Es wird nicht berichtet, worüber Jesus und Zachäus gesprochen haben bei diesem Essen. Ich kann mir vorstellen, dass Zachäus ganz frei erzählt hat, wie er lebt. Dass er sich bewusst ist: Es ist nicht rechtens, was ich tue. Jesus war ganz offensichtlich ein guter Zuhörer. In jedem Fall ändert Zachäus nach diesem Gastmahl sein Leben komplett. Er gibt die Hälfte seines Besitzes den Armen. Und wen er betrogen hat, entschädigt er vierfach. Jesus erklärt, auch Zachäus sei Abrahams Sohn.

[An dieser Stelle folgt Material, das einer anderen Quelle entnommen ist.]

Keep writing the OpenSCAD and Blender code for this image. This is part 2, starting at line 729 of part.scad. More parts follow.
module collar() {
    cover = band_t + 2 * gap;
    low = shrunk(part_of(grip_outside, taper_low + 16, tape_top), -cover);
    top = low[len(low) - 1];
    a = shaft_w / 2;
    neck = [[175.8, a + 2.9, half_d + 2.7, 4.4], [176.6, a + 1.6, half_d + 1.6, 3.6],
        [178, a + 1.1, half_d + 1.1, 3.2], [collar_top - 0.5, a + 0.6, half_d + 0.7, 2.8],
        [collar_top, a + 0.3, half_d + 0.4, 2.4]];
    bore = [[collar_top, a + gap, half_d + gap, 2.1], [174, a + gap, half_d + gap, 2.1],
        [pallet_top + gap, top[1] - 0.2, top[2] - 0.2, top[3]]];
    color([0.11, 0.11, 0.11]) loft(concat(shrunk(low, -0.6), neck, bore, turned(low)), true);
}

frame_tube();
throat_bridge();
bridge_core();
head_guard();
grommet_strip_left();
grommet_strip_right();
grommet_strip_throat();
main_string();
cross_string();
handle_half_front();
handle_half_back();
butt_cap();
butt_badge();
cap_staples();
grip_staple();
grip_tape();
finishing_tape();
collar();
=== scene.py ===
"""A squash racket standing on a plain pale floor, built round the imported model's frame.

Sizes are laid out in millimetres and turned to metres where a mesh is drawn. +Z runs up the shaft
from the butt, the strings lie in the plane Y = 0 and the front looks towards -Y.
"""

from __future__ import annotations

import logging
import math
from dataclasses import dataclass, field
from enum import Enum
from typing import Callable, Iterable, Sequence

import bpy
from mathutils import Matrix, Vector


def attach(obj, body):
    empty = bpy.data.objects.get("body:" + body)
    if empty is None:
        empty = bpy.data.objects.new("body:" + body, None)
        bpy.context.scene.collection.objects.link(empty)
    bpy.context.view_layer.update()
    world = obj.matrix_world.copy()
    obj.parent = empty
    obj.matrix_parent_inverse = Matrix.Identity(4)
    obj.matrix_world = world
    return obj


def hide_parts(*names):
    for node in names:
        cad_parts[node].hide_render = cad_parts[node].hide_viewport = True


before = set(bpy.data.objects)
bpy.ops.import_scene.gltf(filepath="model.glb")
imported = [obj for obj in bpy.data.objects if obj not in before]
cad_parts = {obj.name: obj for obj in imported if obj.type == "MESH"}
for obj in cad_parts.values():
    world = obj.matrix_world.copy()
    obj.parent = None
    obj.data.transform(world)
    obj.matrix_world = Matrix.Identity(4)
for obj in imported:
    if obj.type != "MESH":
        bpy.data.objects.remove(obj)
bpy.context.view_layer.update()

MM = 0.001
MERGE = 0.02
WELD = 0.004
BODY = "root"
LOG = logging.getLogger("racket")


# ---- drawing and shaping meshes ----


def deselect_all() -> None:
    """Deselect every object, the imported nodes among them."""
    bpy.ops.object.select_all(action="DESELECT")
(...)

Es ist eine großartige Erzählung darüber, was Gastfreundschaft verändern kann. Menschen kommen an einem Tisch zusammen, essen, trinken, reden über Gott und die Welt. Und auf einmal eröffnen sich neue Horizonte! Miteinander so zusammenzukommen ist geradezu das Markenzeichen des Jesus von Nazareth! Und wir bilden das bis heute ab, wenn wir miteinander im Gottesdienst Brot und Wein teilen.

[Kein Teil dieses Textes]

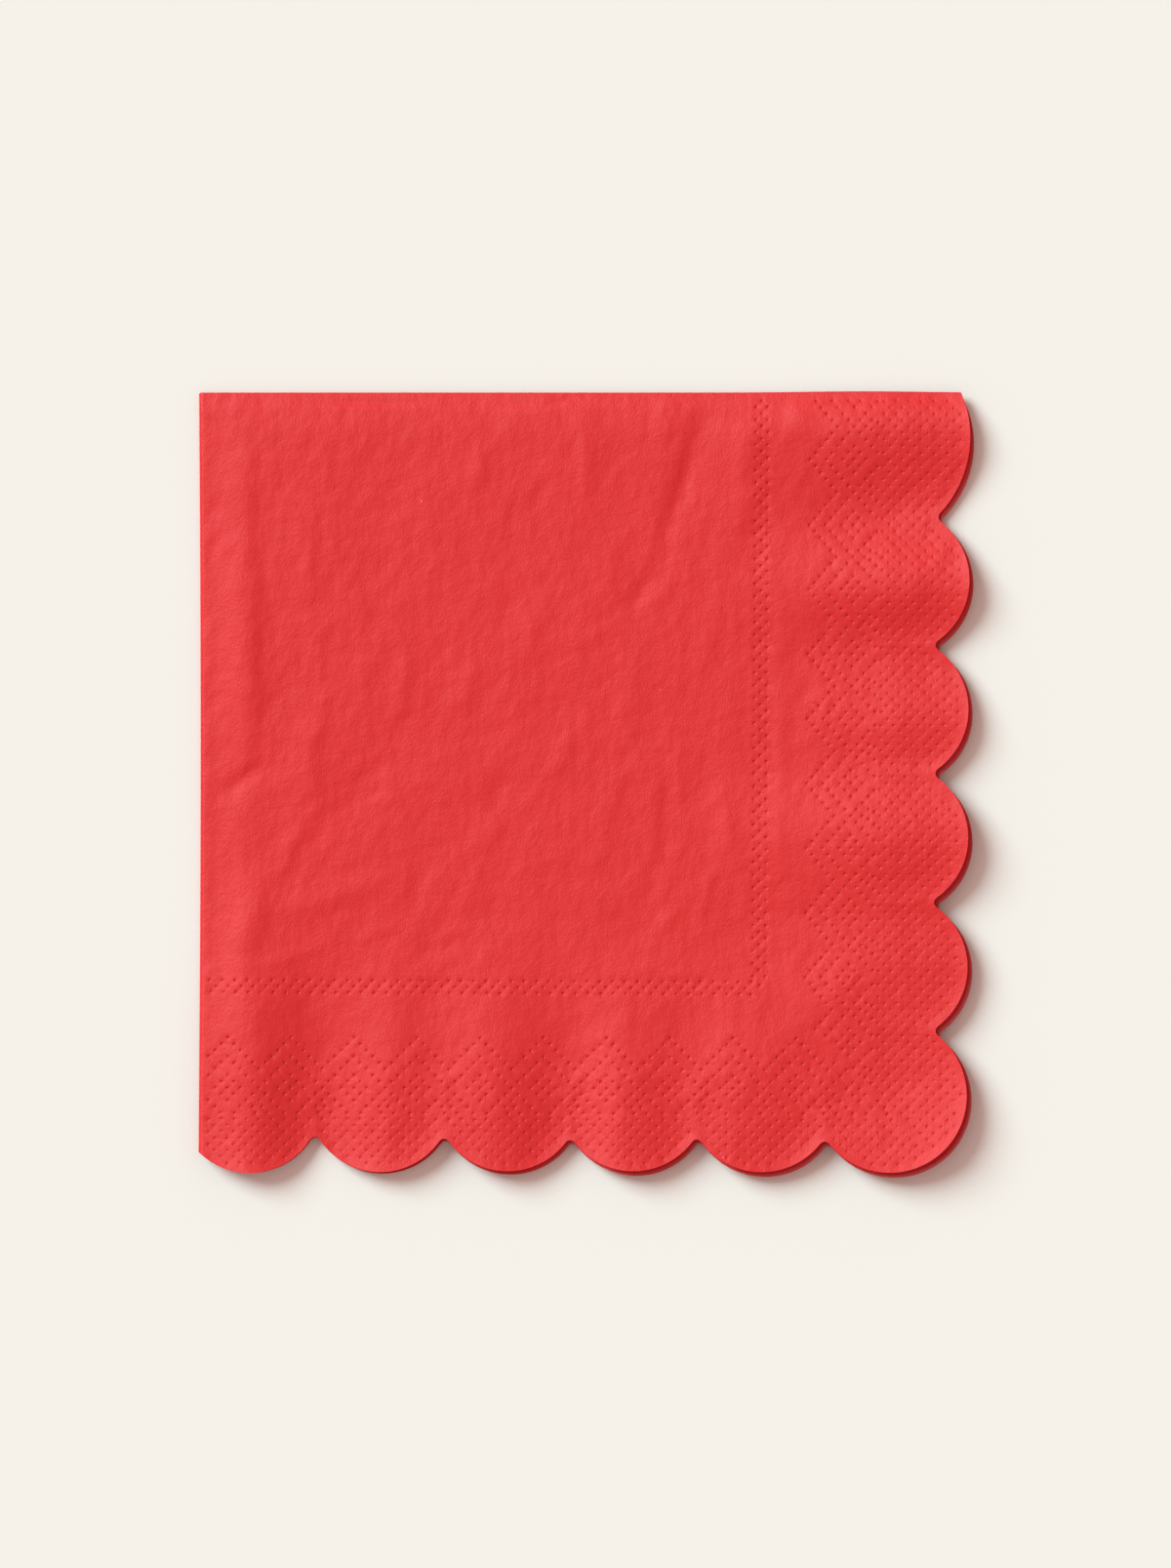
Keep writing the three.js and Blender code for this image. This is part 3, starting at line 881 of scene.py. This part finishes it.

Wenn wir selbst gastfreundlich sind, wenn wir Gastfreundschaft annehmen, führt das zu neuer, vertiefter Begegnung. Jesus holt Zachäus aus seiner sozialen Isolation. Er ist sich nicht zu schade dafür, mit einem Menschen zusammen zu sein, den andere verachten. Heute sind gemeinsame Mahle zwischen Gläubigen verschiedener Religion ein Zeichen dafür, wie etwa in Augsburg jedes Jahr am 8. August. Oder das Weihnachtsessen für Obdachlose, das Frank Zander jedes Jahr zu Weihnachten in Nobelrestaurants veranstaltet – Ausgestoßene genießen dann Achtung. Oder die Bürgermahle, zu denen wir in Hannover zusammenkommen.

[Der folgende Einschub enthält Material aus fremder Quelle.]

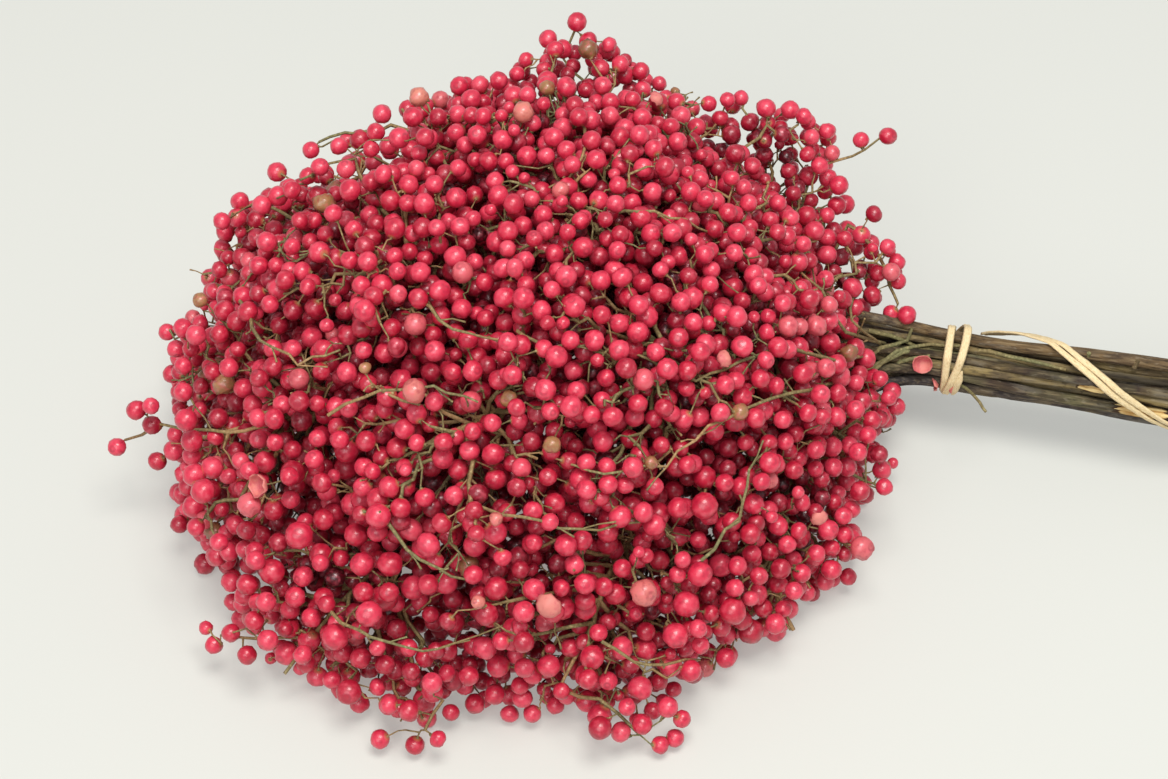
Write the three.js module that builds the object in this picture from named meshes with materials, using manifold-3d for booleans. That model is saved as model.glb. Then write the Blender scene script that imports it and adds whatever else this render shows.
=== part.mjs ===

In unserer Zeit scheint Gastfreundschaft manchmal mühsam. Es scheint, als würde gleich ein perfektes Dreigängemenü erwartet. Oder die Wohnung muss perfekt sein. Oder die Kleidung. Da wird dann eher in ein Restaurant eingeladen. Aber das kann nicht ersetzen, wie wir uns zuhause begegnen, unsere Wohnungen und unser Herz füreinander öffnen, einfach so. Ein schöner Leitspruch der Zisterzienser lautet: Porta patet, cor magis – die Türe ist offen, noch mehr das Herz. Darum geht es, denke ich.